Executives from key AI customers have publicly commented on the relationship. Nvidia CEO Jensen Huang has stated that SK Hynix would remain his company’s largest memory partner and warned that the current chip shortage would continue for several years.


Valuation context

A core aim of the U.S. listing is to narrow the valuation gap between SK Hynix and U.S. memory peers. In reported comparisons, Micron carries a 12-month forward price-to-earnings multiple of 6.66x, while SK Hynix is at 5.5x. SK Hynix CEO Kwok Noh-jung has said directly that the ADR listing is an opportunity to diversify the investor base and "achieve a valuation that better reflects our corporate value." Albert Yong, managing partner at Petra Capital Management, added that despite recent volatility in markets, demand for SK Hynix shares was likely to remain "relatively robust."


Near-term events to monitor

The immediate focus for market participants will be the stock’s opening trade on Nasdaq. The reported $149 target price and the bookbuilding outcome set a reference point, but the real gauge of institutional conviction will come when SKHY begins printing on Nasdaq on July 10. Any material premium or discount to the ADR issue price at that time will indicate how U.S. investors are willing to underwrite the company’s AI-memory growth narrative.

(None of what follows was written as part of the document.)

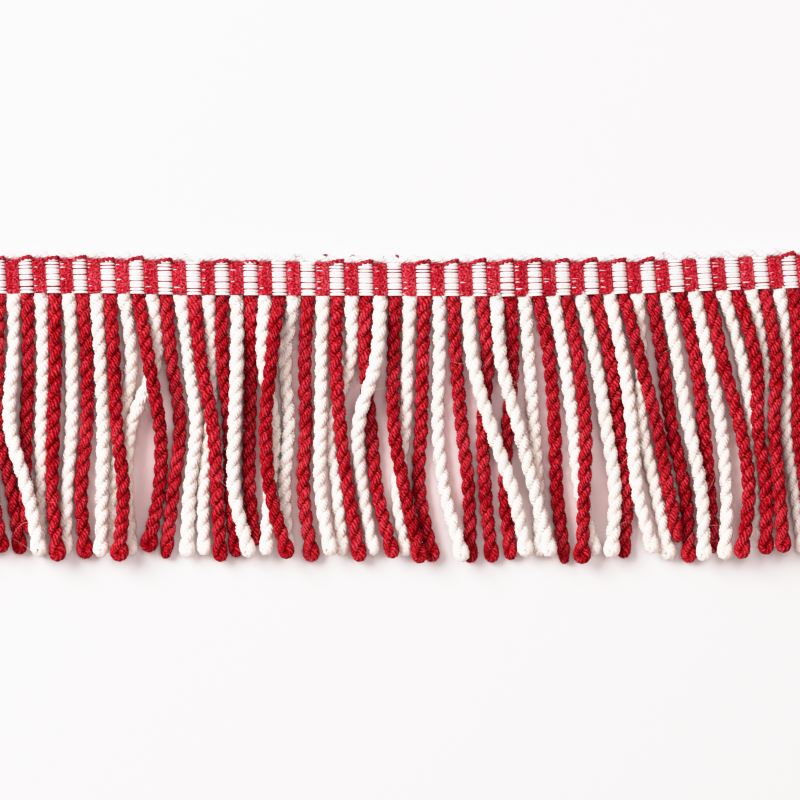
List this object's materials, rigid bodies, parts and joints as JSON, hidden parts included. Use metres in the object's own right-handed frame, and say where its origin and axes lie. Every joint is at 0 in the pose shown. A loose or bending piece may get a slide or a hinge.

Looking beyond the listing, SK Hynix is scheduled to report second-quarter 2026 earnings on July 22. Consensus estimates cited ahead of that release point to earnings per share of 68,649.79 KRW, and revenue of roughly 83 trillion won. The company’s Q2 results will be the first reported after it becomes a dual-listed issuer, and analysts note the numbers will be an early test of whether the newly expanded U.S. shareholder base was correct to back expected continued spending on AI infrastructure.


Conclusion

SK Hynix’s ADR placement combines a record-setting capital raise, concentrated institutional demand and a declared focus on expanding manufacturing capabilities. The market will closely watch how the Nasdaq debut and the upcoming quarterly report validate the assumptions underpinning investor interest in AI-related memory demand and the company’s multi-year capital program.

Risks

  • Market reception at the Nasdaq debut could diverge from the bookbuild price - a significant premium or discount would affect near-term investor returns and market confidence. - Impacted sectors: capital markets, semiconductors.
  • The company faces execution risk on an extensive capital expenditure plan: the reported allocations suggest a multi-year build that may not map directly to the funds raised in the ADR offering. - Impacted sectors: manufacturing, semiconductor equipment.
  • Valuation comparisons with U.S. peers show SK Hynix trading at a lower forward P/E than Micron, and changes in investor sentiment or AI spending forecasts could widen or narrow that gap, affecting equity valuations. - Impacted sectors: technology, semiconductors.